In view of your Grace's letter I will with your permission withdraw my notice of motion, & think about some other procedure. But unless a very urgent misfortune is to come on us, we must find some way of escape from the situation into wh. we are being carried, & wh. will commit us as a Church, not only to a war à outrance with the State on the question of Marriage, but also (and this, perhaps, is not the lesser mischief) to a further subordination of the higher intelligence & conscience of the Church itself to that narrow & narrowing faction wh. calls itself profanely "Catholick". The Ctee which I contemplated was advisory to the Bishops to assist them to formulate a policy. Your Grace is quite right in thinking that I regretted, & have made no secret that I regretted, the appointment of Lord Selborne's Ctee on Church & State. The revision of the Establisht. Seemed to me, & still seems to me, a subject wh. cd only fitly & constitutionally be referred to a Royal Commission. The circumstance that the so–called Representative Ch. Council requested your Grace to act did not seem to me to affect the unconstitutional character of the proceeding. And I think we are only beginning to gather the ill harvest of that mistake. But this is my singular & continuing misfortune thus to be at cross–purposes with your Grace, for whom I have so deep a regard & admiration.
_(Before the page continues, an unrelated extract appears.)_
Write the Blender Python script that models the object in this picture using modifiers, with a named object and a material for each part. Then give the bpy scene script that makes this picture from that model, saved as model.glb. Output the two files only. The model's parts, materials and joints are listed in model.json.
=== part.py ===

However, you are as magnanimous as you are wise & therefore I am at best free from the necessity of concealing the dissidence of I must needs feel.

Always, my dear Lord Abp.

Dutifully & affectly

H. H. Hereford

[62]

I worked at the Birmingham Sermon, & attended a meeting of the Trustees of the Blue Coat School. After lunch I took the Archdeacon with me in the car, & motored to Aymestrey, where the rural dean & his clergy met me in order to settle about military service. After tea at the vicarage, we called on Mrs Dunne at Gatley Park, and then went on to Wigmore in order to visit the parish church, a large building of great interest & antiquity, but much too large for the parish. The parson, Bamford, an ex–elementary school master is a dull lifeless fellow who seems to regard the contumacy of his flock as a ground for my sympathy, rather than for my censure. He is the only resident minister of religion in the place, yet out of his 350 parishioners, hardly more than 20 come to communion at Easter, and most of the people follow the ministration of itinerant sectaries. This failure of the Church of England precisely where she enjoys a practical monopoly is as perplexing as it is discreditable. And always the cause appears to lie not in the defects of the system but in the utter inadequacy of the personnel. All the "Life & Liberty" in the world could not make Christianity real to the people so long as its actual presentation in word and life is entrusted to such men as now occupy the parishes. They are not scandalous, but they are depressed, secular–minded, out of sympathy with the people, listless & hopeless. And a large proportion are aged and even senile. I suspect that all pastoral work has ceased in many parishes for many years.